The mayor of the Japanese city of Hiroshima, a Filipino couple who work to educate the poor and a Bangladeshi advocate for the disabled were also honoured by the Ramon Magsaysay Awards Foundation, based in the Philippine capital.

Photographer Huo Daishan received the award for publicising the massive pollution of the Huai River, the third largest in China, despite harassment from local officials and factory owners, the foundation said in a statement.

Pan Yue, a vice-minister of China's Ministry of Environmental Protection, and Fu Qiping, a village chief in Zhejiang province, received awards for their work on behalf of the environment on opposite sides of the bureaucracy.

Tadatoshi Akiba, the three-term mayor of Hiroshima - one of two Japanese cities destroyed by atom bombs in World War II - received the award for his work to abolish nuclear weapons, the statement added.

Christopher and Maria Victoria Bernido, respected physicists and educators, were awarded for pioneering new teaching techniques for the poor in the Philippines.

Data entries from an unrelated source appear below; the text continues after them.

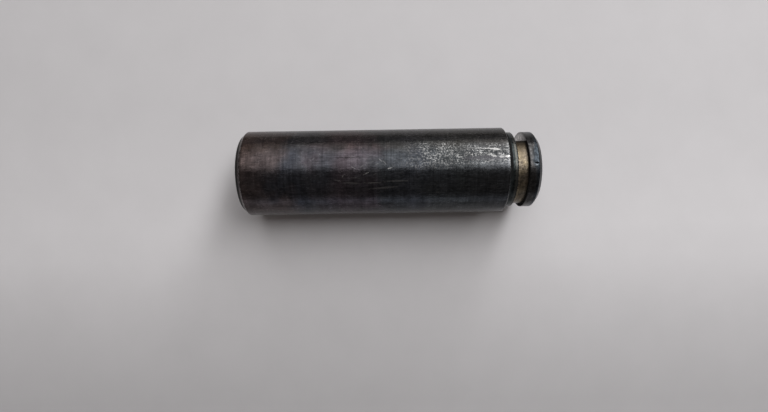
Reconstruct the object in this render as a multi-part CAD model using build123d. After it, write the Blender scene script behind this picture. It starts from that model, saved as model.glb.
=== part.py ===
from build123d import *

import os

# Brake shoe pin: a single bar of steel turned, hardened and ground to the pivot that a
# brake shoe swings on.  It stands on its plain end, with +Z along the pin and Z = 0 on
# the plain end face, and its lock flat faces -X.  Every length is in millimetres.

# Shank: the ground bearing that carries the shoe's eye
shank_diameter = 28.0
shank_length = 85.55
lead_chamfer_depth = 1.7
lead_chamfer_length = 1.75
shank_edge_break = 0.3

# Collar: the short neck between the shoulder and the groove
shoulder_height = 1.55
shoulder_root_radius = 0.9
collar_length = 2.75
collar_edge_break = 0.2

# Groove that a lock plate slides into, and the flat in it that stops the pin from turning
groove_depth = 1.15
groove_width = 3.6
groove_corner_radius = 0.2
lock_flat_depth = 2.7

# Head: the thin disc that keeps the lock plate in its groove
head_lip_height = 1.15
head_thickness = 4.3
head_chamfer_depth = 1.6
head_chamfer_length = 1.3
head_edge_break = 0.15

# Heights of the three turned steps above the plain end
shoulder_z = shank_length
groove_start_z = shoulder_z + collar_length
groove_end_z = groove_start_z + groove_width
top_z = groove_end_z + head_thickness

# Radii of the same steps, each turned down from the one before, and of the head's rim
shank_radius = shank_diameter / 2
collar_radius = shank_radius - shoulder_height
groove_floor_radius = collar_radius - groove_depth
head_radius = groove_floor_radius + head_lip_height


def turned_blank():
    """Half section of the pin with every step square, drawn in the XZ plane."""
    with BuildSketch(Plane.XZ) as section:
        with BuildLine():
            Polyline(
                (0, 0),
                (shank_radius - lead_chamfer_depth, 0),
                (shank_radius, lead_chamfer_length),
                (shank_radius, shoulder_z),
                (collar_radius, shoulder_z),
                (collar_radius, groove_start_z),
                (groove_floor_radius, groove_start_z),
                (groove_floor_radius, groove_end_z),
                (head_radius, groove_end_z),
                (head_radius, top_z - head_chamfer_length),
                (head_radius - head_chamfer_depth, top_z),
                (0, top_z),
                close=True,
            )
        make_face()
    return section.sketch


def corner(section, radius, height):
    """The corner of the half section at this radius and height."""
    place = Vector(radius, 0, height)
    return section.vertices().sort_by_distance(place)[0]


# The tool's nose leaves small radii in the inner corners, and a file breaks the outer ones
profile = turned_blank()
profile = chamfer(corner(profile, shank_radius, shoulder_z), shank_edge_break)
profile = fillet(corner(profile, collar_radius, shoulder_z), shoulder_root_radius)
profile = chamfer(corner(profile, collar_radius, groove_start_z), collar_edge_break)
profile = fillet(corner(profile, groove_floor_radius, groove_start_z), groove_corner_radius)
profile = fillet(corner(profile, groove_floor_radius, groove_end_z), groove_corner_radius)
profile = chamfer(corner(profile, head_radius, groove_end_z), head_edge_break)

turned_pin = revolve(profile, axis=Axis.Z)

# The lock flat is milled across the groove on the -X side, as wide as the groove itself
cutter_size = (shank_radius, shank_diameter, groove_width)
lock_flat_cutter = Box(*cutter_size, align=(Align.MAX, Align.CENTER, Align.MIN))
lock_flat_place = Pos(lock_flat_depth - groove_floor_radius, 0, groove_start_z)

brake_shoe_pin = turned_pin - lock_flat_place * lock_flat_cutter
brake_shoe_pin.label = "brake_shoe_pin"

os.makedirs("parts", exist_ok=True)
export_step(brake_shoe_pin, "parts/brake_shoe_pin.step")
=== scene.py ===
import math

import bmesh
import bpy
from mathutils import Matrix, Vector


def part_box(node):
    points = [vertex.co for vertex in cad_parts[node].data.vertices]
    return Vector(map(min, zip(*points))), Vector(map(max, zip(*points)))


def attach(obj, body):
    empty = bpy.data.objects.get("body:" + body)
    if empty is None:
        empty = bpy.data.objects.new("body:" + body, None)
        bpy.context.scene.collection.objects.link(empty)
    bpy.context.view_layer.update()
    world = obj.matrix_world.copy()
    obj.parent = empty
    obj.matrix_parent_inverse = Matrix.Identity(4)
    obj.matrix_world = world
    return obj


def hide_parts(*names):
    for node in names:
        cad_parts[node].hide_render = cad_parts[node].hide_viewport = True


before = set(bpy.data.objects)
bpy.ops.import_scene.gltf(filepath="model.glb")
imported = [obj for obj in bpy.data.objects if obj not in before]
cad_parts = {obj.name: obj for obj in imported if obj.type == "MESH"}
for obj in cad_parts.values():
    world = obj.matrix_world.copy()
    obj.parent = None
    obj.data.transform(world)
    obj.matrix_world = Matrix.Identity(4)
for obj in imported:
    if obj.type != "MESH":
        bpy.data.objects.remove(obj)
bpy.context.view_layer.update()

# ======================================================================================
# The pin
# One bar of hardened steel, turned down in steps from the shank to the collar, the lock
# plate groove and the head, then ground along the shank.  Nothing is fitted to it.  Its
# black heat-treatment skin is rubbed through where the shoe and the lock plate bear.
# ======================================================================================
MM = 0.001
STEPS_AROUND = 288

# The overall sizes come from the frame, and the turned steps repeat the part's own sizes.
node_low, node_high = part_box("brake_shoe_pin")
pin_length = node_high.z - node_low.z
shank_radius = (node_high.x - node_low.x) / 2
lead_chamfer_depth = 1.7 * MM
lead_chamfer_length = 1.75 * MM
shoulder_height = 1.55 * MM
collar_length = 2.75 * MM
groove_depth = 1.15 * MM
groove_width = 3.6 * MM
lock_flat_depth = 2.7 * MM
head_lip_height = 1.15 * MM
head_thickness = 4.3 * MM
head_chamfer_depth = 1.6 * MM
head_chamfer_length = 1.3 * MM

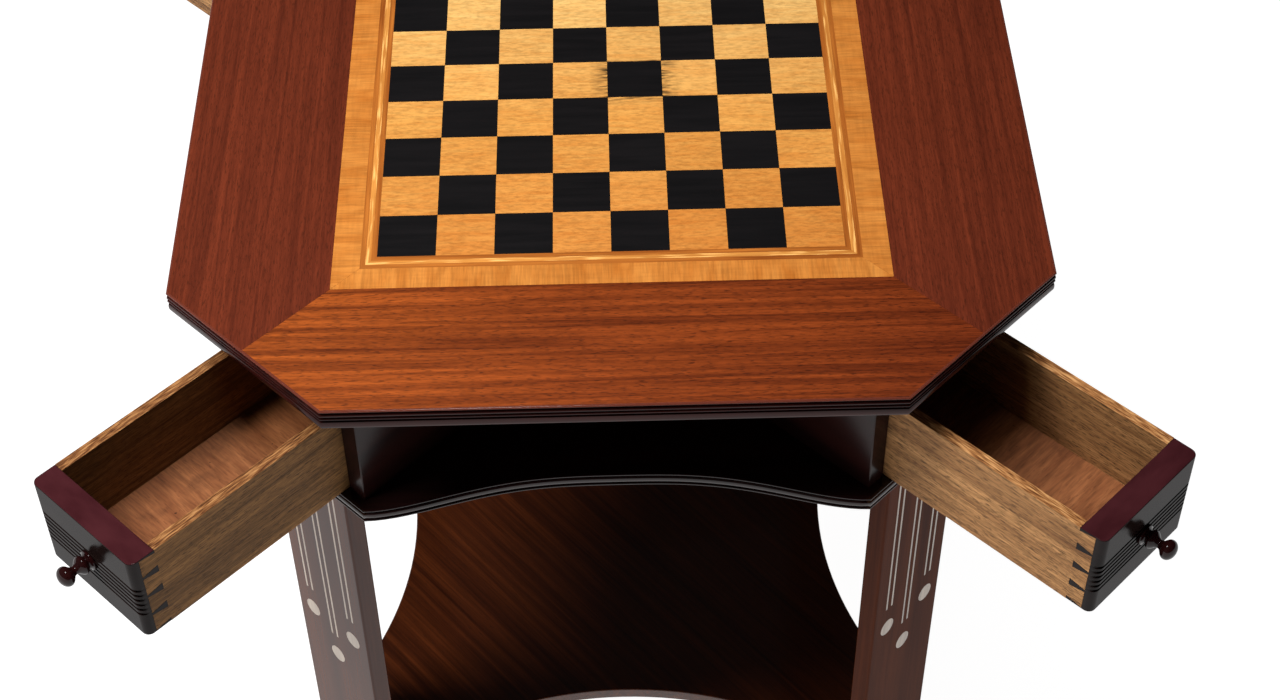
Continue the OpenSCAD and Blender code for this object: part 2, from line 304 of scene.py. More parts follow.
class Tree:
    """A material's node tree, with short calls for what the woods here need."""

    def __init__(self, name):
        self.material = bpy.data.materials.new(name)
        self.material.use_nodes = True
        self.nodes = self.material.node_tree.nodes
        self.links = self.material.node_tree.links
        self.shader = self.nodes["Principled BSDF"]
        self.piece_offset = 0.0

    def vary_by_piece(self):
        """Starts the noises at another place on each piece, so that no two boards are alike."""
        info = self.add("ShaderNodeObjectInfo")
        self.piece_offset = self.calc("MULTIPLY", info.outputs["Random"], 40.0)

    def put(self, socket, value):
        """Links a socket, or sets a plain value."""
        if isinstance(value, bpy.types.NodeSocket):
            self.links.new(value, socket)
        else:
            socket.default_value = value

    def add(self, kind, inputs=(), **settings):
        """A new node; inputs are (socket name or number, value or socket) pairs."""
        made = self.nodes.new(kind)
        for key, value in settings.items():
            setattr(made, key, value)
        for key, value in inputs:
            self.put(made.inputs[key], value)
        return made

    def calc(self, operation, a, b=0.0):
        """A Math node's result."""
        return self.add("ShaderNodeMath", [(0, a), (1, b)], operation=operation).outputs[0]

    def axis(self, vector, name):
        """The X, Y or Z of a vector."""
        return self.add("ShaderNodeSeparateXYZ", [(0, vector)]).outputs[name]

    def ramp(self, value, stops):
        """A colour ramp; stops are (place, colour or grey)."""
        made = self.add("ShaderNodeValToRGB", [("Fac", value)])
        elements = made.color_ramp.elements
        while len(elements) < len(stops):
            elements.new(0.5)
        for element, (place, colour) in zip(elements, stops):
            element.position = place
            element.color = colour if isinstance(colour, tuple) else (colour, colour, colour, 1)
        return made.outputs["Color"]

    def mix(self, factor, a, b, blend="MIX"):
        """Two colours blended."""
        made = self.add("ShaderNodeMix", data_type="RGBA", blend_type=blend)
        self.put(made.inputs[0], factor)
        self.put(made.inputs[6], a)
        self.put(made.inputs[7], b)
        return made.outputs[2]

    def coords(self, mitred):
        """Object coordinates; on a mitred frame x follows the nearest side of the frame."""
        object_coords = self.add("ShaderNodeTexCoord").outputs["Object"]
        if not mitred:
            return object_coords
        x, y, z = (self.axis(object_coords, name) for name in "XYZ")
        sideways = self.calc("GREATER_THAN", self.calc("ABSOLUTE", x), self.calc("ABSOLUTE", y))
        along = self.add("ShaderNodeMix", [(0, sideways), (2, x), (3, y)]).outputs[0]
        across = self.add("ShaderNodeMix", [(0, sideways), (2, y), (3, x)]).outputs[0]
        return self.add("ShaderNodeCombineXYZ", [(0, along), (1, across), (2, z)]).outputs[0]

    def noise(self, coords, grain, angle, along, across, detail=2.0, distortion=0.0, seed=0.0):
        """Noise stretched along the grain; along and across are the size of its features."""
        size = [across] * 3
        size["xyz".index(grain)] = along
        turn = (0, 0, math.radians(angle))
        shift = (seed, seed * 0.7, seed * 0.3)
        mapped = self.add("ShaderNodeMapping",
                          [("Vector", coords), ("Rotation", turn), ("Scale", size), ("Location", shift)],
                          vector_type="TEXTURE")
        made = self.add("ShaderNodeTexNoise",
                        [("Vector", mapped.outputs[0]), ("W", self.piece_offset), ("Scale", 1.0),
                         ("Detail", detail), ("Distortion", distortion)],
                        noise_dimensions="4D")
        return made.outputs[0]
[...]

A.H.M. Noman Khan was honoured for his work leading a non-government organisation in helping the 13 million disabled people of Bangladesh.

The awards, founded in 1957, are given every year to Asians who have "transformed their societies for the better", according to the foundation.

"The Magsaysay awardees of 2010 are seven remarkable individuals deeply engaged in reinventing the future for a better Asia, tapping into and strengthening the power of community," foundation president Carmencita Abella said.

The awards are named after a popular Philippine president who died in a plane crash in 1957.